Maturation for top quality breast fillet
As markets develop, increasing quantities of product are cut and deboned. Breast fillet is particularly popular in North America, Europe and Oceania. This must, however, be tender and not be stringy or chewy. To avoid stringiness and chewiness, carcasses should have been matured for a period of time, a process which was traditionally done off-line. Carcasses were kept in chilled storage for a number of hours before being cut up. Marel Poultry offers a process, now widely used, which allows maturation in-line. The process uses a combination of electrical stimulation in the defeathering department and a two stage maturation chiller.
In the first short stage products are chilled rapidly by very cold air circulated at high velocity to inhibit the growth of bacteria. Moisture is applied to all inside and outside surfaces to help chilling and to keep any weight loss to a minimum. In the second much longer stage products are chilled slowly using less cold air at lower velocities. This speeds up the proteolytic breakdown necessary for maturation and a tender breast fillet.
Precise management and control
The air chilling techniques described above allow chilling and maturation to be managed in a way impossible in an immersion chill environment. Water content, color and tenderness can be precisely controlled guaranteeing the consumer a top quality, consistent end product.
No turning the clock back
Many European markets moved from water-chilled deep frozen chicken to air-chilled fresh chicken many years ago. Other markets including Canada, Australia and New Zealand follow the European example. Even in the USA, air-chilled poultry is becoming more popular.
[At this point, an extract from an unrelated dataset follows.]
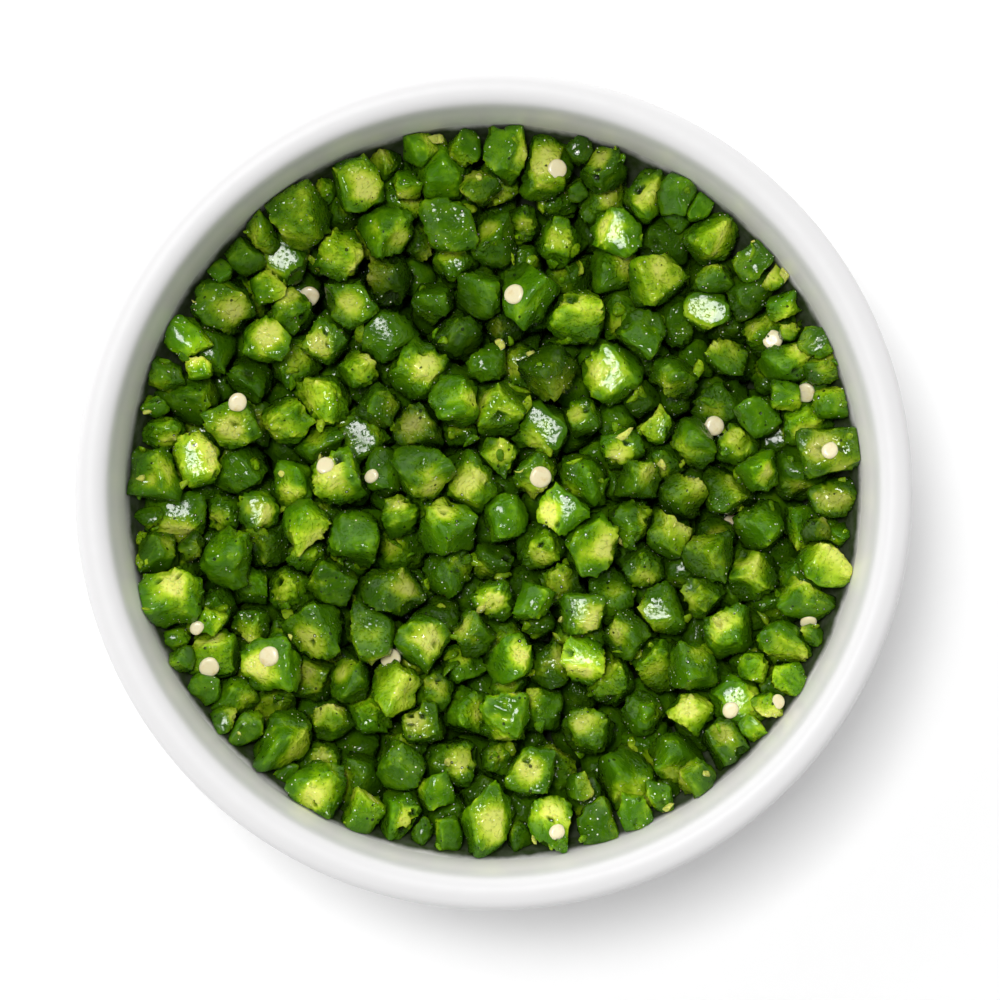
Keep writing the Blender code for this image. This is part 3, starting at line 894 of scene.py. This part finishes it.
def flesh_colour():
    """Node group: pepper from its pale core to its dark skin, mottled, with specks and glints.

    Of a cell's three random numbers, one picks the cells with a dark speck, one those with
    a bright glint, where the glints cluster, and one sets how large they are.
    """
    numbers = {"Depth": 0.5, "ToneAndPaintedShade": 0.5}
    group, start, end = node_group("flesh_colour", numbers, "Color", "NodeSocketColor")
    place = start.outputs["Place"]
    mottle = scaled(group, noise(group, place, MOTTLE_WAVES), *MOTTLE)
    flecks = scaled(group, noise(group, place, FLECK_WAVES, 1.0), *FLECKS)
    mottled = maths(group, "ADD", mottle, flecks)
    # The depth carries the dice's painted shade and painted light.
    depth = maths(group, "ADD", start.outputs["Depth"], mottled, clamp=True)
    ramp = node(group, "ShaderNodeValToRGB", {0: depth})
    ramp.color_ramp.interpolation = "B_SPLINE"
    for position, colour in FLESH_STOPS[1:-1]:
        ramp.color_ramp.elements.new(position).color = (*colour, 1.0)
    ramp.color_ramp.elements[0].color = (*CORE, 1.0)
    ramp.color_ramp.elements[-1].color = (*SKIN, 1.0)
    # The tone carries the dice's painted shade.
    bright = scaled(group, start.outputs["ToneAndPaintedShade"], 2.0)
    fibre = scaled(group, noise(group, place, FIBRE_WAVES, 1.0), *FIBRES)
    level = scaled(group, bright, fibre)
    grey = node(group, "ShaderNodeCombineColor", {0: level, 1: level, 2: level}).outputs["Color"]
    lit = blended(group, 1.0, ramp.outputs["Color"], grey, "MULTIPLY")
    links = {"Vector": place, "Scale": DOT_CELLS, "Randomness": 1.0}
    dots = node(group, "ShaderNodeTexVoronoi", links, feature="F1")
    pick = node(group, "ShaderNodeSeparateColor", {0: dots.outputs["Color"]})
    there = maths(group, "GREATER_THAN", pick.outputs[0], SPECK_FROM)
    size = scaled(group, pick.outputs[2], *SPECK_SIZES)
    near = maths(group, "LESS_THAN", dots.outputs["Distance"], size)
    speck = scaled(group, scaled(group, there, near), SPECK_SHARE)
    specked = blended(group, speck, lit, SPECK)
    clusters = band(group, noise(group, place, CLUSTER_WAVES, 1.0), *CLUSTER_BAND)
    chance = scaled(group, pick.outputs[1], clusters)
    bright_cell = maths(group, "GREATER_THAN", chance, GLINT_FROM)
    width = scaled(group, pick.outputs[2], *GLINT_SIZES)
    spot = maths(group, "LESS_THAN", dots.outputs["Distance"], width)
    glint = scaled(group, scaled(group, bright_cell, spot), GLINT_SHARE)
    group.links.new(blended(group, glint, specked, GLINT), end.inputs["Color"])
    return group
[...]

When consumers are offered air-chilled fresh product, they invariably quote the same reasons for preferring it. Chilled fresh chicken can be presented in many attractive ways. What is attractive to the eye is tasty to the palate! Precise labeling showing an exact “use by” date, usually within a few days, indicates that product has been recently processed. Deep frozen chicken could have been produced weeks ago if not longer. In short, consumers feel that they are buying a higher quality product, for which they are prepared to pay extra.
Experience has shown that those markets, which have made the move from off-line water-chilling to in-line air chilling, have no regrets. None would want to turn the clock back!